Sayangnya, segera istri saya tersadar bahwa tidak diketahuinya samasekali resep memasak Mie Aceh. Benar-benar tumpul otaknya dalam hal ini. Dulu ketika ibu mertuanya memasak dayok nabinatur, ayam panggang khas Simalungun, ia dengan segera mendapat gambaran tentang resepnya. Dengan tanya sedikit-sedikit, akhirnya jadi juga ayam panggang itu. Tidak beda jauh dari rasa yang asli. Tatkala ia diperkenalkan dengan berbagai masakan Batak pakai kecombrang (sirias, kata orang Batak) –sambel, daun singkong tumbuk, dll—ia juga bisa dengan cepat mencontek resep-resepnya.
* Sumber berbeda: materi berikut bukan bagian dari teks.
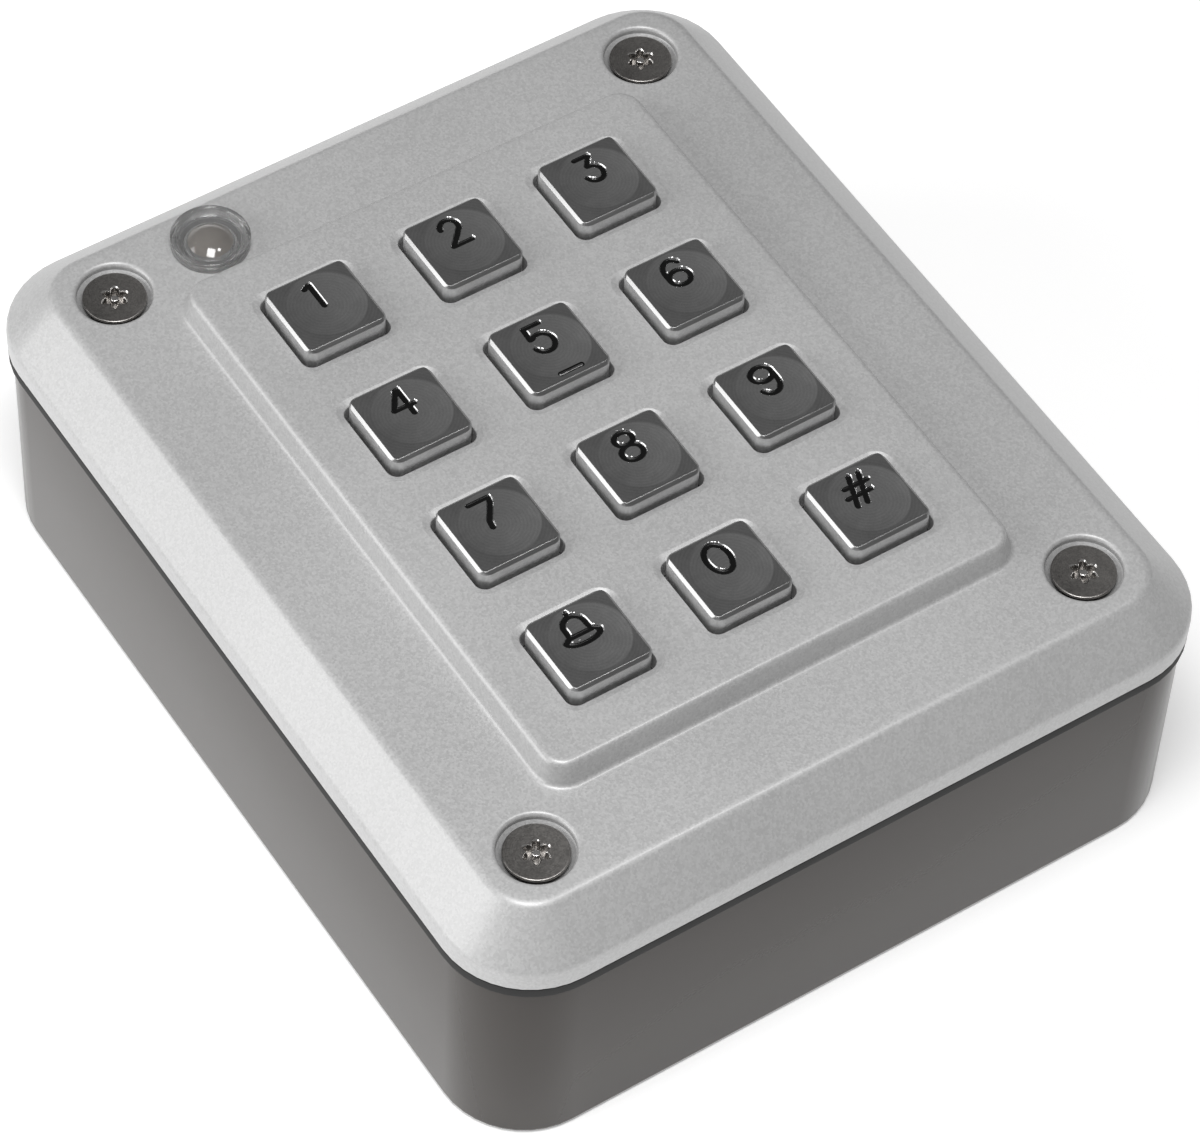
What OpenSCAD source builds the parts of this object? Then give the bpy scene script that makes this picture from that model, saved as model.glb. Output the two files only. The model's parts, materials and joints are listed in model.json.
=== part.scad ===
// Surface-mounted metal keypad reader: cast cover, twelve sprung metal keys, status light and back box.
// The reader lies on its back. +X is its right, +Y its top and +Z points out of the keypad.
// The origin is the centre of the back face.

/* [Keypad] */
// Distance between key centres, across and along
key_pitch = 19; // [18:0.5:26]
// Side of a key at its foot
key_size = 11; // [9:0.25:13.5]
// Height of a key above the raised panel
key_proud = 1.8; // [1.6:0.1:2.5]
// How far a key travels inward
key_travel = 1.2; // [0.8:0.1:1.6]
// Width of the bevel round a key's top
key_bevel = 0.5; // [0.3:0.1:0.8]
// Gap between a key and its opening
key_gap = 0.45; // [0.3:0.05:0.6]
// Distance from the outer key centres to the edge of the raised panel
panel_margin = 12.3; // [11:0.1:16]
// Height of the raised panel above the border
panel_rise = 3.2; // [2:0.1:5]
// How far the foot of the raised panel stands out past its edge
panel_slope = 0.9; // [0.3:0.1:1.5]

/* [Cover] */
// Width of the border beside the raised panel
side_border = 18.7; // [15:0.1:30]
// Width of the border above and below the raised panel
end_border = 18.2; // [15:0.1:30]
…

Tapi Mie Aceh? Ia samasekali tak punya ide.
“Jangan-jangan ada ganja-nya ya…Kok bisa enak dan gurih,” tutur dia, suatu kali. Setiap kami ke lepau Mie Aceh, kami memang melihat adonan khusus yang selalu jadi inti dari bumbu Mie Aceh tersebut. Istri saya pernah bertanya apa saja isi bumbu itu, penjaga lepau hanya tertawa belaka.
Tapi dugaannya tentang adanya kandungan daun berbahaya itu pada Mie Aceh, tentu saya tolak mentah-mentah. Secara logika, kata saya, itu sudah tak mungkin. “Kalau mereka punya ganja, sudah jelas mereka tak mau berdagang mie. Dagang ganja jelas lebih banyak duitnya,” kata saya.
Setelah memutar otak ke sana kemari, akhirnya istri saya punya ide. Ia ingat pada adik sepupunya yang menikah dengan orang Aceh kelahiran Bireun. Dulu keluarga itu tinggal di Jakarta. Tapi untuk penghidupan yang lebih baik, mereka telah pulang kampung ke tanah kelahiran sang suami. Istri saya tak mau menyerah. Ia menelepon adik sepupunya dan bertanya ini-itu tentang bumbu Mie Aceh. Saya mendengar sang adik sepupu dengan tergagap-gagap menjawab dari seberang sana. Dialek bahasa Jakartanya sudah sedikit-sedikit tercampur dengan dialek Bireun. Tapi tak apa. Akhirnya istri saya mendapatkan juga resep Mie Aceh. "Wah, perlu banyak rempah. Soalnya, dia pake kapulaga dan jinten segala," kata istri mengomentari bumbu yang dicatatnya.